**PROVIDED MATERIAL**
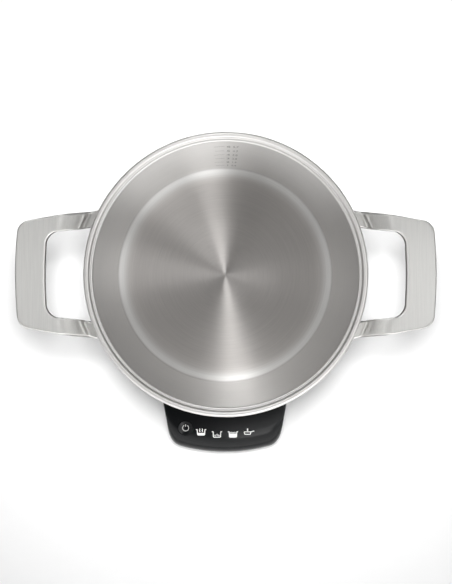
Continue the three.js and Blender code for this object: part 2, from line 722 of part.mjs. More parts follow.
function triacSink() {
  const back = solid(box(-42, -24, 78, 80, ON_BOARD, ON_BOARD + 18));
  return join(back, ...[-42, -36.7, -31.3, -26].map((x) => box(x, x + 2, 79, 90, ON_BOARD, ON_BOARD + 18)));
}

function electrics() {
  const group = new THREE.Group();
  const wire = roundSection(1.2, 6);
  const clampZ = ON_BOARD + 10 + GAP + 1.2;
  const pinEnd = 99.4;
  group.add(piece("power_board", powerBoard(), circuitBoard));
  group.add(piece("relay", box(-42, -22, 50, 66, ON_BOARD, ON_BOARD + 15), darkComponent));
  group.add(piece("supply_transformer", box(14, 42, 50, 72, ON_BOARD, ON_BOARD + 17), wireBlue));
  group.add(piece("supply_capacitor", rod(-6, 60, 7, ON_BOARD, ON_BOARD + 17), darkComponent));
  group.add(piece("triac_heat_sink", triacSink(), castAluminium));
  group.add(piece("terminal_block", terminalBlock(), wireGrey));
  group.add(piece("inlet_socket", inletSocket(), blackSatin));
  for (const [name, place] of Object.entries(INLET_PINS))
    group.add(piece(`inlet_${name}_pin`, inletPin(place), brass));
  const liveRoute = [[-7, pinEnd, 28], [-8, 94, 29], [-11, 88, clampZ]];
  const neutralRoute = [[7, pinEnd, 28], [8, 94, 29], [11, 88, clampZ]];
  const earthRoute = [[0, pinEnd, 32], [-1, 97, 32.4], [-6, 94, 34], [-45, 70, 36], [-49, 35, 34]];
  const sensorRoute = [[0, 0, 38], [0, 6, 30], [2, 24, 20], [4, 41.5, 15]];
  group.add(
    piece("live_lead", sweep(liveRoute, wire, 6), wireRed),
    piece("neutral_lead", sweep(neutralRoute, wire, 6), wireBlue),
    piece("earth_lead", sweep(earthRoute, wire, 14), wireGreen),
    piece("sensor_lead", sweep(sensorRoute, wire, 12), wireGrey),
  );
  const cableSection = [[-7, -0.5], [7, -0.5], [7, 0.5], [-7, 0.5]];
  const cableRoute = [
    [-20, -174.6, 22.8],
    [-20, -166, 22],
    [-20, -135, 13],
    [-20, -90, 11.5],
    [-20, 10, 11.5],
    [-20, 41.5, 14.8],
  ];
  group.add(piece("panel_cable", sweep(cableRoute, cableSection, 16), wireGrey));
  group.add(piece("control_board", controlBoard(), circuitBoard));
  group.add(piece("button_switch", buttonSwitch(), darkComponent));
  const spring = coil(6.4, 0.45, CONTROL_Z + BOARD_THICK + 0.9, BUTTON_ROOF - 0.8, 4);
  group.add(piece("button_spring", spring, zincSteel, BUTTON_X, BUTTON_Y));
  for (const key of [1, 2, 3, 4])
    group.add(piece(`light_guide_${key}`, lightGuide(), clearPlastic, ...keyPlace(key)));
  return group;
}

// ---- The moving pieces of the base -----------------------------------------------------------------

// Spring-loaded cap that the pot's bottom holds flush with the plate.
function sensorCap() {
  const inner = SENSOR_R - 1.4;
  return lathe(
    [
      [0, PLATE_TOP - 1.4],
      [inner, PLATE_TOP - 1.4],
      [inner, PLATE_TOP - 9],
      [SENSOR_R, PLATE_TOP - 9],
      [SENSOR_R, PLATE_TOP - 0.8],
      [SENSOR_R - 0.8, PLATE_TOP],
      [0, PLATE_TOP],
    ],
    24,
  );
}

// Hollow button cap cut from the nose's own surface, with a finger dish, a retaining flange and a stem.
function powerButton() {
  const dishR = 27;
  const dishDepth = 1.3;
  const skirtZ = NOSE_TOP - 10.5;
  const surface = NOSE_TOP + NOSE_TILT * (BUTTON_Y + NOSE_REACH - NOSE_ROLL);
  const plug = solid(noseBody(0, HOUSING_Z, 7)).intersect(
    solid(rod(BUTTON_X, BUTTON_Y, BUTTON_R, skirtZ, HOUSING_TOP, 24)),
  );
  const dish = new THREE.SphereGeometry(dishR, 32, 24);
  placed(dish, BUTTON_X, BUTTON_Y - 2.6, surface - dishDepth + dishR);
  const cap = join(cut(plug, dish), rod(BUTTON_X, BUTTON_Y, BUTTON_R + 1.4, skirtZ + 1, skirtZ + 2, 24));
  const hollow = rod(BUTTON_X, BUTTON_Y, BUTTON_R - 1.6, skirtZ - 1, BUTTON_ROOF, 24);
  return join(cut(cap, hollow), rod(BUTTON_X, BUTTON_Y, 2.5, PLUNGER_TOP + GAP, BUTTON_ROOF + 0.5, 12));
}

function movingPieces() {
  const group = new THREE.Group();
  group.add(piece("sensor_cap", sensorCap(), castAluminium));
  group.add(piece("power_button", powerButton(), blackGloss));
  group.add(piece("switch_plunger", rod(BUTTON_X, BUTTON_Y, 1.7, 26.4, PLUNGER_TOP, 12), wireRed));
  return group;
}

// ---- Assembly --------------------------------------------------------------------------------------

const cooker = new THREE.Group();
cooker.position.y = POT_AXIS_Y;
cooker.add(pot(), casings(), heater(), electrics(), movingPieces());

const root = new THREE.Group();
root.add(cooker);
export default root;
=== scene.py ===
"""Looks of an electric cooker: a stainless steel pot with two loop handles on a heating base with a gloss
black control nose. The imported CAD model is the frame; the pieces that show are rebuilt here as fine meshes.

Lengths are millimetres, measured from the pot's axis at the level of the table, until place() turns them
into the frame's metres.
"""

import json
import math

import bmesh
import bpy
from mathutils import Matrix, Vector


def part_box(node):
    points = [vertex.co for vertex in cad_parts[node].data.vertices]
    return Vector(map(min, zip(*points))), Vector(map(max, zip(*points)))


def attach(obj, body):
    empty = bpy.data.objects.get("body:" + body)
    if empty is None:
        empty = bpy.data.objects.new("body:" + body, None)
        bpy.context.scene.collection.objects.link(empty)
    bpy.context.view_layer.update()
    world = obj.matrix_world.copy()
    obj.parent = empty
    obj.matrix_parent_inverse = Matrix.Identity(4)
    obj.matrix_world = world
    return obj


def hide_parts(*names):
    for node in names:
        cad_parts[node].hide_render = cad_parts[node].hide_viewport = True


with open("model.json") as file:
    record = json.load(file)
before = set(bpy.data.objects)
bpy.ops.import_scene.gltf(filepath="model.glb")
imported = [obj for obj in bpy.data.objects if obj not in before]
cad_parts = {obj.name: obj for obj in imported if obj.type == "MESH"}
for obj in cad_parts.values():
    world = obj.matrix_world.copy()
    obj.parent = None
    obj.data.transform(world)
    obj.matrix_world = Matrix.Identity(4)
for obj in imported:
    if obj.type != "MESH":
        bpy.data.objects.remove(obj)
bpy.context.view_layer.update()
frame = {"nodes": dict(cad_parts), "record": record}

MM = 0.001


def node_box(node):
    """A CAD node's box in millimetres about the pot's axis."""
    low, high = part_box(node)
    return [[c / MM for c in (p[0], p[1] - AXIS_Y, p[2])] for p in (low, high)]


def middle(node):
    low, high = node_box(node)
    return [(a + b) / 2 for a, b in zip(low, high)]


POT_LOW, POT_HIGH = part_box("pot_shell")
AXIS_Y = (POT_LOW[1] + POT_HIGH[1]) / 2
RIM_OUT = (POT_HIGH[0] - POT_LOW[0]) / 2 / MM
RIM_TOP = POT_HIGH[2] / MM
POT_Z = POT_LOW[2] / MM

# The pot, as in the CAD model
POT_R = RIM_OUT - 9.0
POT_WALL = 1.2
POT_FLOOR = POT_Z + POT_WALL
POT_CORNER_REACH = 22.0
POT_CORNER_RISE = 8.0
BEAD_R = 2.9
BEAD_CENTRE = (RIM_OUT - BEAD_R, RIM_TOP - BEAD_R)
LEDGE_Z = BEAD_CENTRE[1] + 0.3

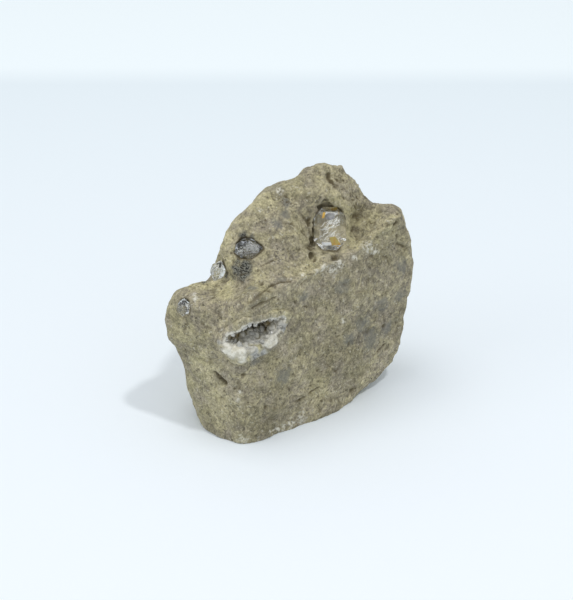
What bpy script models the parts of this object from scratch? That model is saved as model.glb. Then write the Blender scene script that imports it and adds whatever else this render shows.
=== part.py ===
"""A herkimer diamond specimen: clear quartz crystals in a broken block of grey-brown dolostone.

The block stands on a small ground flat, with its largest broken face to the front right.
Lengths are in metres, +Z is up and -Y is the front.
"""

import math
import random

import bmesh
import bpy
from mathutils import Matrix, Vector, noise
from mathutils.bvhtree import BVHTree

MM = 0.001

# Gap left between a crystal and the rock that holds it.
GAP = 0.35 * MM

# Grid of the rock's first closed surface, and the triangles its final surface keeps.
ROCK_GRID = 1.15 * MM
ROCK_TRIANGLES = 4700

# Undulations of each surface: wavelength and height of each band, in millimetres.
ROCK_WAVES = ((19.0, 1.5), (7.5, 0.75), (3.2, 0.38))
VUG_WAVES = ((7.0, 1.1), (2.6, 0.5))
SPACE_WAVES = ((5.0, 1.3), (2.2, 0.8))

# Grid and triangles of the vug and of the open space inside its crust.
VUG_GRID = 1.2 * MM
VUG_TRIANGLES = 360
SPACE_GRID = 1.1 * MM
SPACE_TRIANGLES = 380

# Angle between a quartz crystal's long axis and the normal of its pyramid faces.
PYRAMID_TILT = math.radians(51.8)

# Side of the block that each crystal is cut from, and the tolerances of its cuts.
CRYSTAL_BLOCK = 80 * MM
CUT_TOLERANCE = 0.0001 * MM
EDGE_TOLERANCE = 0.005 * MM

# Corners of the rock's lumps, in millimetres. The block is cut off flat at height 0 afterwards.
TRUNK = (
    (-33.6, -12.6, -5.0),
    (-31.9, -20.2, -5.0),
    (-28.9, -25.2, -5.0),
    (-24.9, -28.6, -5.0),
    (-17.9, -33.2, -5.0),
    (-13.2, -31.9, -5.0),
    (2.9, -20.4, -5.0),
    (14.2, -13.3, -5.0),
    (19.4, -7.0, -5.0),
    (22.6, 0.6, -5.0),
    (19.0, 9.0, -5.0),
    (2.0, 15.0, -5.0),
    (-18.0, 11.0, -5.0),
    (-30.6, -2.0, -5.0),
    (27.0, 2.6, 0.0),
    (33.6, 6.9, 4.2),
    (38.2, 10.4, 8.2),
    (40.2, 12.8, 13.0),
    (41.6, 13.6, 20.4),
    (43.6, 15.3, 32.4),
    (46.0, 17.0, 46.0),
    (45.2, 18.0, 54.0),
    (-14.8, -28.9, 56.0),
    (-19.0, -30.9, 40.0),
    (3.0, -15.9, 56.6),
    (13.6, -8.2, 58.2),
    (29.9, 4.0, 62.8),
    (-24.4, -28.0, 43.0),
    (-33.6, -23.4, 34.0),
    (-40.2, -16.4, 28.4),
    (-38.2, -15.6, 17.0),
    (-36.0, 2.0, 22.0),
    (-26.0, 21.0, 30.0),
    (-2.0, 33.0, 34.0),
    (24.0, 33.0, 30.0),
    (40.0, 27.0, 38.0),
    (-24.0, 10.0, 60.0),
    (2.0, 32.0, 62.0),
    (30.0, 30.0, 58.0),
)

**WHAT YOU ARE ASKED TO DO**
Give again, word for word, only the lines running from the line with "BUTTON_ROOF + 0.5, 12));" through the line with "before = set(bpy.data.objects)"; include both of those lines.

**RESULT FOR THIS TASK**
  return join(cut(cap, hollow), rod(BUTTON_X, BUTTON_Y, 2.5, PLUNGER_TOP + GAP, BUTTON_ROOF + 0.5, 12));
}

function movingPieces() {
  const group = new THREE.Group();
  group.add(piece("sensor_cap", sensorCap(), castAluminium));
  group.add(piece("power_button", powerButton(), blackGloss));
  group.add(piece("switch_plunger", rod(BUTTON_X, BUTTON_Y, 1.7, 26.4, PLUNGER_TOP, 12), wireRed));
  return group;
}

// ---- Assembly --------------------------------------------------------------------------------------

const cooker = new THREE.Group();
cooker.position.y = POT_AXIS_Y;
cooker.add(pot(), casings(), heater(), electrics(), movingPieces());

const root = new THREE.Group();
root.add(cooker);
export default root;
=== scene.py ===
"""Looks of an electric cooker: a stainless steel pot with two loop handles on a heating base with a gloss
black control nose. The imported CAD model is the frame; the pieces that show are rebuilt here as fine meshes.

Lengths are millimetres, measured from the pot's axis at the level of the table, until place() turns them
into the frame's metres.
"""

import json
import math

import bmesh
import bpy
from mathutils import Matrix, Vector


def part_box(node):
    points = [vertex.co for vertex in cad_parts[node].data.vertices]
    return Vector(map(min, zip(*points))), Vector(map(max, zip(*points)))


def attach(obj, body):
    empty = bpy.data.objects.get("body:" + body)
    if empty is None:
        empty = bpy.data.objects.new("body:" + body, None)
        bpy.context.scene.collection.objects.link(empty)
    bpy.context.view_layer.update()
    world = obj.matrix_world.copy()
    obj.parent = empty
    obj.matrix_parent_inverse = Matrix.Identity(4)
    obj.matrix_world = world
    return obj


def hide_parts(*names):
    for node in names:
        cad_parts[node].hide_render = cad_parts[node].hide_viewport = True


with open("model.json") as file:
    record = json.load(file)
before = set(bpy.data.objects)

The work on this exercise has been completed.